Will Buade draws attention to an interesting aspect of McCullen v. Coakley–it described the analyses in Holder v. Humanitarian Law Project and McCutcheon in terms of scrutiny, something those cases did not do.
Holder v. HLP did not use the word “Strict scrutiny” or “compelling interest” or “narrowly tailored.” But in describing the case, the McCullen Court did:
It is not unusual for the Court to proceed sequentially in applying a constitutional test, even when the preliminary steps turn out not to be dispositive. See, e.g., Bartnicki v. Vopper, 532 U. S. 514, 526–527 (2001); Holder v. Humanitarian Law Project, 561 U. S. 1, 25–28 (2010) (concluding that a law was content based even though it ultimately survived strict scrutiny).
Same for McCutcheon, which declined to speak of a tier of scrutiny.
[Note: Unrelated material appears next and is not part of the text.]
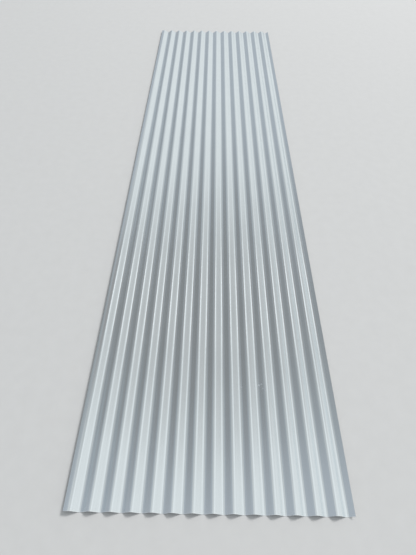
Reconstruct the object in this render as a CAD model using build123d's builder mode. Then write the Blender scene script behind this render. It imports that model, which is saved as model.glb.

But McCullen labelled it as “intermediate scrutiny.”
The Court does sometimes assume, without deciding, that a law is subject to a less stringent level of scrutiny, as we did earlier this Term in
McCutcheon v. Federal Election Commission, 572 U. S. ___, ___ (2014) (plurality opinion) (slip op., at 10). But the distinction between that case and this one seems clear: Applying any standard of review other than intermediate scrutiny in McCutcheon—the standard that was assumed to apply—would have required overruling a precedent.
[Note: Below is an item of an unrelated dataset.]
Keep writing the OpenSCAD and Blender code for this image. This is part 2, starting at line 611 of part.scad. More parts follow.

I confess, I found both of these characterizations a little surprising. I had thought that both McCutcheon and Humanitarian Law Project went out of their way to avoid using terms like “strict scrutiny” and “intermediate scrutiny.” But I guess I was wrong, and the terminology turned out not to be so important after all. (For what it’s worth, all three opinions — McCullen, McCutcheon, and Humanitarian Law Project — were written by the Chief Justice.)
While it is true that all three were written by the Chief, not all three were unanimous.
McCutcheon was 5-4, with the Chief writing for Scalia, Kennedy, Thomas, and Alito. Holder v. HLP was 6-3, with the Chief writing for Stevens, Scalia, Kennedy, Thomas, and Alito. RBG, Breyer, and Sotomayor were in dissent.
Perhaps one of the dissenting Justices from Holder v. HLP (or Justice Kagan), who is more enamored by the tiers of scrutiny and their labels, urged the Chief to modify this characterization of the earlier cases. This may be a simple enough edit for one Justice to request, and to keep the Court unanimous, I would imagine the Chief would gladly oblige.
I’ve argued in a long series of posts, and this article (which is almost done!) that the tiers of scrutiny have fallen out of relevance in recent years in terms of equal protection and due process. Maybe one of those Justices is trying to push back.